[JOB] Identify each line below containing the string "scene" and copy it.

[DATA SHOWN]
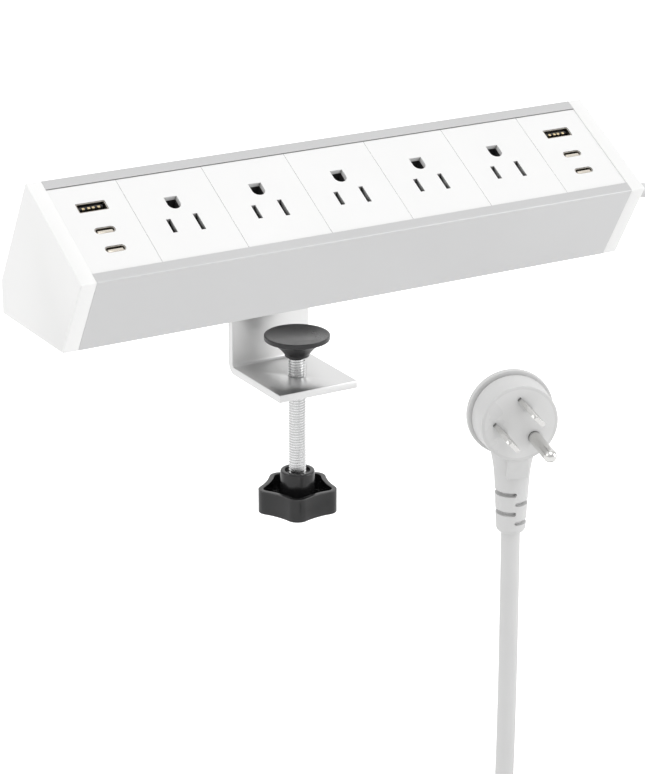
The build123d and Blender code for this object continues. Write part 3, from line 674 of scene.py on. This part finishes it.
def starKnob():
    size = knobSizes
    bm = bmesh.new()
    bmesh.ops.create_circle(bm, cap_ends=True, radius=size["startRadius"], segments=size["sides"])
    for v in bm.verts:
        reach = starRadius(atan2(v.co.y, v.co.x))
        v.co = v.co.normalized() * reach
    bmesh.ops.translate(bm, vec=(0, 0, size["low"]), verts=bm.verts)
    foot = bm.faces[:]
    bmesh.ops.inset_region(bm, faces=foot, thickness=size["footInset"], use_even_offset=True)
    raised = list({v for f in foot for v in f.verts})
    bmesh.ops.translate(bm, vec=(0, 0, size["footDeep"]), verts=raised)
    skin = bmesh.ops.extrude_edge_only(bm, edges=[e for e in bm.edges if e.is_boundary])
    rimEdges = [e for e in skin["geom"] if isinstance(e, bmesh.types.BMEdge)]
    rimVerts = [v for v in skin["geom"] if isinstance(v, bmesh.types.BMVert)]
    bmesh.ops.translate(bm, vec=(0, 0, size["height"]), verts=rimVerts)
    cap = bmesh.ops.edgeloop_fill(bm, edges=rimEdges)["faces"]
    bmesh.ops.inset_region(bm, faces=cap, thickness=size["wall"], use_even_offset=True)
    deeper = bmesh.ops.extrude_face_region(bm, geom=cap)["geom"]
    bmesh.ops.delete(bm, geom=cap, context="FACES_ONLY")
    sunk = [v for v in deeper if isinstance(v, bmesh.types.BMVert)]
    bmesh.ops.translate(bm, vec=(0, 0, size["floor"] - size["height"]), verts=sunk)
    bmesh.ops.recalc_face_normals(bm, faces=bm.faces)
    corners = []
    for edge in bm.edges:
        level = [v.co.z for v in edge.verts]
        if edge.is_manifold and abs(level[0] - level[1]) < 0.001 and edge.calc_face_angle(0) > radians(60):
            corners.append(edge)
    low = [e for e in corners if e.verts[0].co.z < size["low"] + 0.2]
    high = [e for e in corners if e.verts[0].co.z > size["low"] + size["height"] - 0.2]
    roundEdges(bm, low, size["footRound"], segments=5)
    roundEdges(bm, [e for e in high if e.is_valid], size["rimRound"], segments=3)
    hub = bmesh.new()
    base, top = size["low"] + size["floor"] - size["hubSunk"], size["hubTop"]
    profile = [
        (0, base), (size["hub"] + size["hubFlare"], base), (size["hub"], base + size["flareTall"]),
        (size["hub"], top), (size["bore"], top), (size["bore"], base + size["boreFloor"]),
        (0, base + size["boreFloor"]),
    ]
    lathe(hub, profile, steps=size["hubSteps"], rounds=size["hubRounds"])
    hubMesh = bpy.data.meshes.new("hub")
    hub.to_mesh(hubMesh)
    hub.free()
    bm.from_mesh(hubMesh)
    return finishBmesh(bm, "starKnob", sharp=30)


# tapered sleeves, slotted from side to side so that they bend: one on the plug, one at the case

sleeveSizes = {
    "slotTall": 1.75, "slotReach": 84, "core": 3.9, "past": 2.0, "slotSteps": 28, "endSides": 20, "steps": 72,
}


def slotCutters(heights, outside, core, firstSide):
    # part rings on alternate sides, with a round end at each end of each ring
    tall = sleeveSizes["slotTall"]
    rings, ends = bmesh.new(), bmesh.new()
    for index, height in enumerate(heights):
        side = firstSide if index % 2 == 0 else -firstSide
        reach = radians(sleeveSizes["slotReach"])
        corners = [(core, -tall / 2), (outside, -tall / 2), (outside, tall / 2), (core, tall / 2)]
        line = [rings.verts.new((side * r, 0, height + z)) for r, z in corners]
        face = rings.faces.new(line)
        bmesh.ops.rotate(rings, cent=(0, 0, 0), matrix=Matrix.Rotation(-reach, 3, "Z"), verts=line)
        bmesh.ops.spin(
            rings, geom=[face], cent=(0, 0, 0), axis=(0, 0, 1), angle=2 * reach,
            steps=sleeveSizes["slotSteps"],
        )
        for way in (-1, 1):
            angle = way * reach + (0 if side > 0 else pi)
            place = Matrix.Translation((0, 0, height)) @ Matrix.Rotation(angle, 4, "Z")
            place = place @ Matrix.Translation(((core + outside) / 2, 0, 0)) @ Matrix.Rotation(pi / 2, 4, "Y")
            bmesh.ops.create_cone(
                ends, cap_ends=True, segments=sleeveSizes["endSides"], radius1=tall / 2,
                radius2=tall / 2, depth=outside - core, matrix=place,
            )
    return rings, ends


def slottedSleeve(name, profile, rounds, heights, firstSide):
    bm = bmesh.new()
    lathe(bm, profile, steps=sleeveSizes["steps"], rounds=rounds, segments=5)
    body = finishBmesh(bm, name, scale=1.0)
    outside = max(r for r, z in profile) + sleeveSizes["past"]
    rings, ends = slotCutters(heights, outside, sleeveSizes["core"], firstSide)
    cutters = [finishBmesh(rings, "rings", scale=1.0), finishBmesh(ends, "ends", scale=1.0)]
    return combine(body, cutters, "DIFFERENCE")


reliefSizes = {
    "profile": [(0, -3.0), (5.2, -3.0), (5.2, 0.0), (6.4, 0.0), (6.4, 1.6), (5.9, 2.2), (4.7, 25.9),
                (3.5, 26.3), (0, 26.3)],
    "rounds": {3: 0.3, 4: 0.4, 6: 0.8},
    "slots": (7.6, 11.4, 15.2, 19.0),
}


def strainRelief():
    size = reliefSizes
    mesh = slottedSleeve("strainRelief", size["profile"], size["rounds"], size["slots"], 1)
    turn = Matrix.Translation(cordSizes["exit"]) @ Matrix.Rotation(pi / 2, 4, "Y")
    mesh.transform(Matrix.Scale(mm, 4) @ turn)
    return mesh


# plug: round head with a grip rim, neck, raised pad and slotted sleeve

plugPlace = Matrix((
    (0.95476, 0.0, -0.29737, -54.7),
    (-0.29737, 0.0, -0.95476, -256.4),
    (0.0, 1.0, 0.0, 25.4),
    (0, 0, 0, 1),
))

plugSizes = {
    "head": [(0, 0), (14.25, 0), (14.9, -10.4), (12.6, -10.6), (12.6, -11.6), (16.2, -11.6),
             (16.2, -14.2), (11.0, -14.9), (0, -15.1)],
    "headRounds": {1: 0.3, 2: 0.35, 5: 0.5, 6: 1.1, 7: 3.0}, "headSteps": 128,
    "neck": [(0, 6.0), (8.9, 6.0), (8.6, 11.0), (7.4, 16.0), (6.6, 21.5), (6.2, 27.0), (5.4, 43.3),
             (4.3, 44.5), (0, 44.5)],
    "neckRounds": {2: 2.0, 3: 4.0, 4: 3.0, 6: 0.5, 7: 0.3},
    "axisDepth": 8.0,
    "slots": (28.5, 32.3, 36.1, 39.9),
    "pad": ((-3.9, -21.4, -8.0), (3.9, -8.0, -0.35)), "padRound": 0.25,
    "flat": 0.9, "flatFrom": 20.0, "flatTo": 30.0,
    "pocket": (13.05, 7.0), "pocketSides": 96,
}


def plugGrip():
    size = plugSizes
    head = bmesh.new()
    lathe(head, size["head"], steps=size["headSteps"], rounds=size["headRounds"])
    pocket = bmesh.new()
    radius, deep = size["pocket"]
    bmesh.ops.create_cone(
        pocket, cap_ends=True, segments=size["pocketSides"], radius1=radius, radius2=radius, depth=2 * deep
    )
    neck = slottedSleeve("neck", size["neck"], size["neckRounds"], size["slots"], -1)
    along = Matrix.Translation((0, 0, -size["axisDepth"])) @ Matrix.Rotation(pi / 2, 4, "X")
    neck.transform(along)
    for v in neck.vertices:
        # the neck is a little flatter than it is wide, and round again at the sleeve
        share = size["flat"] + (1 - size["flat"]) * ease(-v.co.y, size["flatFrom"], size["flatTo"])
        v.co.z = (v.co.z + size["axisDepth"]) * share - size["axisDepth"]
    pad = bmesh.new()
    block(pad, *size["pad"])
    roundEdges(pad, pad.edges[:], size["padRound"], segments=2)
    headMesh = finishBmesh(head, "plugHead", scale=1.0)
    padMesh = finishBmesh(pad, "plugPad", scale=1.0)
    whole = combine(headMesh, [neck, padMesh], "UNION")
    whole = combine(whole, [finishBmesh(pocket, "pocket", scale=1.0)], "DIFFERENCE")
    whole.transform(Matrix.Scale(mm, 4) @ plugPlace)
    return whole


# strap round the coil

tieSizes = {"angle": 60.0, "wide": 12.0, "thick": 0.8, "gap": 0.1, "corner": 0.75, "steps": 6}


def coilStrap():
    size = tieSizes
    bm = bmesh.new()
    wide, outer = cordSizes["diameter"], cordSizes["outerTurn"]
    half = wide / 2 + size["gap"]
    floor = cordSizes["rest"] + cordSizes["tieLift"]
    low, high = floor - half, floor + wide * sin(radians(60)) + half
    inside, outside = outer - 2 * wide - half, outer + half
    # a rounded band across the bundle, bent to the coil and thickened
    band = [(inside, low), (outside, low), (outside, floor + half), (outer - wide / 2 + half, high),
            (outer - 1.5 * wide - half, high), (inside, floor + half)]
    line = [bm.verts.new((r, 0, z)) for r, z in band]
    for index, vert in enumerate(line):
        bm.edges.new((vert, line[(index + 1) % len(line)]))
    bmesh.ops.bevel(
        bm, geom=line, offset=half * size["corner"], offset_type="OFFSET", segments=6, profile=0.5,
        affect="VERTICES", clamp_overlap=True, material=-1,
    )
    share = size["wide"] / ((inside + outside) / 2)
    ring = bm.verts[:] + bm.edges[:]
    bmesh.ops.spin(bm, geom=ring, cent=(0, 0, 0), axis=(0, 0, 1), angle=share, steps=size["steps"])
    bmesh.ops.remove_doubles(bm, verts=bm.verts, dist=0.001)
    bmesh.ops.recalc_face_normals(bm, faces=bm.faces)
    bmesh.ops.solidify(bm, geom=bm.faces[:], thickness=size["thick"])
    middle = cordSizes["coilMiddle"]
    place = Matrix.Translation((middle[0], middle[1], 0)) @ Matrix.Rotation(radians(size["angle"]), 4, "Z")
    return finishBmesh(bm, "coilStrap", place=place, sharp=40)


def makeClampAndPlug():
    made = materials
    addPiece("clampScrew", threadedRod(), made["zincSteel"], "zinc_steel", "screw", "clamp_screw")
    addPiece("swivelPad", swivelPad(), made["blackPlastic"], "black_plastic", "pad", "pressure_pad")
    addPiece("starKnob", starKnob(), made["knobPlastic"], "black_plastic", "screw", "clamp_knob")
    addPiece("clampBracket", easedCopy("clamp_bracket", 0.3), made["brushedBracket"], "brushed_bracket",
             "strip", "clamp_bracket")
    addPiece("strainRelief", strainRelief(), made["cordWhite"], "cord_white", "strip", "cord_relief")
    addPiece("plugGrip", plugGrip(), made["cordWhite"], "cord_white", "strip", "plug_body")
    for node in ("line_blade", "neutral_blade"):
        addPiece(node + "Eased", easedCopy(node, 0.15), made["nickelBlades"], "nickel_blades", "strip", node)
    for hand in ("left", "right"):
        addPiece(hand + "CapEased", easedCopy(hand + "_end_cap", 0.25), made["whiteCaps"], "white_caps",
                 "strip", hand + "_end_cap")
    addPiece("coilStrap", coilStrap(), made["tieBlack"], "tie_black", "strip", "cord_tie")
    addPiece("feetEased", easedCopy("rubber_feet", 0.5, segments=3), made["rubber"], "rubber", "strip",
             "rubber_feet")


# ports: sleeves' insides as the sockets show them

portSizes = {
    "apex": (-19.0, 67.81), "tilt": 30, "middle": 115.3, "shift": -0.4, "wideDown": 18.1,
    "smallDowns": (31.7, 42.4), "foot": 13.6,
    "tongue": (11.0, 1.5), "tongueUp": 1.0, "tongueTop": 1.5, "tongueRound": 0.3,
    "contacts": (-3.5, -1.0, 1.0, 3.5), "contactWide": 1.2, "contactProud": 0.3, "contactTall": 0.75,
    "contactEnd": 0.12, "contactFoot": 12.6, "contactRound": 0.08,
    "smallTongue": (6.9, 1.5), "smallDown": 0.5, "smallTop": 0.7, "smallRound": 0.2,
}


def onFace(x, down):
    # place and turn of a spot on the slanted face: X along the strip, Y up the slope, Z outwards
    tilt = radians(portSizes["tilt"])
    y = portSizes["apex"][0] - down * cos(tilt)
    z = portSizes["apex"][1] - down * sin(tilt)
    return Matrix.Translation((x, y, z)) @ Matrix.Rotation(tilt, 4, "X")


def portInsides(side, hand):
    size = portSizes
    x = side * size["middle"] + size["shift"]
    spot = onFace(x, size["wideDown"])
    wide, thick = size["tongue"]
    up, foot, top = size["tongueUp"], -size["foot"], -size["tongueTop"]
    bm = bmesh.new()
    block(bm, (-wide / 2, up - thick / 2, foot), (wide / 2, up + thick / 2, top))
    end = [e for e in bm.edges if all(abs(v.co.z - top) < 0.01 for v in e.verts)]
    roundEdges(bm, end, size["tongueRound"], segments=2)
    addPiece("wideTongue_" + hand, finishBmesh(bm, "wideTongue", place=spot), materials["portTongue"],
             "port_tongue", "strip", "usb_a_tongue_" + hand)
    bm = bmesh.new()
    under = up - thick / 2
    half = size["contactWide"] / 2
    for shift in size["contacts"]:
        block(bm, (shift - half, under - size["contactProud"], -size["contactFoot"]),
              (shift + half, under + size["contactTall"], top + size["contactEnd"]))
    roundEdges(bm, bm.edges[:], size["contactRound"], segments=1)
    addPiece("portContacts_" + hand, finishBmesh(bm, "contacts", place=spot), materials["contactGold"],
             "brass", "strip")
    bm = bmesh.new()
    wide, thick = size["smallTongue"]
    middle = -size["smallDown"]
    for down in size["smallDowns"]:
        made = block(bm, (-wide / 2, middle - thick / 2, foot),
                     (wide / 2, middle + thick / 2, -size["smallTop"]))
        bmesh.ops.transform(bm, matrix=onFace(x, down), verts=made)
    roundEdges(bm, bm.edges[:], size["smallRound"], segments=2)
    addPiece("smallTongues_" + hand, finishBmesh(bm, "smallTongues"), materials["tongueMetal"],
             "port_tongue", "strip", "usb_c_tongues_" + hand)


makeClampAndPlug()
for side, hand in ((-1, "left"), (1, "right")):
    portInsides(side, hand)
print("clamp, plug and ports are modelled")

# floor


def makeFloor():
    bm = bmesh.new()
    half = studio["floorSize"] / 2
    bmesh.ops.create_grid(bm, x_segments=8, y_segments=8, size=half)
    bmesh.ops.translate(bm, vec=(0, 0, studio["floor"]), verts=bm.verts)
    bmesh.ops.scale(bm, vec=(mm, mm, mm), verts=bm.verts)
    mesh = bpy.data.meshes.new("floor")
    bm.to_mesh(mesh)
    bm.free()
    floor = bpy.data.objects.new("floor", mesh)
    scene.collection.objects.link(floor)
    paper = finish(
        "floorPaper", (0.93, 0.93, 0.93), (0.95, 0.95, 0.95), 0.9, scale=60.0, blotch=1.5, bump=0.02,
        Emission_Color=(1, 1, 1, 1), Specular_IOR_Level=0.1,
    )
    tree = paper.node_tree
    seen = addNode(tree, "ShaderNodeLightPath")
    glow = addNode(tree, "ShaderNodeMapRange")
    glow.inputs["To Min"].default_value = studio["floorGlow"]
    glow.inputs["To Max"].default_value = studio["floorGlow"] + studio["floorWhite"]
    tree.links.new(seen.outputs["Is Camera Ray"], glow.inputs["Value"])
    tree.links.new(glow.outputs["Result"], tree.nodes["Principled BSDF"].inputs["Emission Strength"])
    floor.data.materials.append(paper)


makeFloor()
cord = makeCord(materials["cordWhite"])
print("cord is laid")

[RESPONSE TO THIS TASK]
The build123d and Blender code for this object continues. Write part 3, from line 674 of scene.py on. This part finishes it.
    scene.collection.objects.link(floor)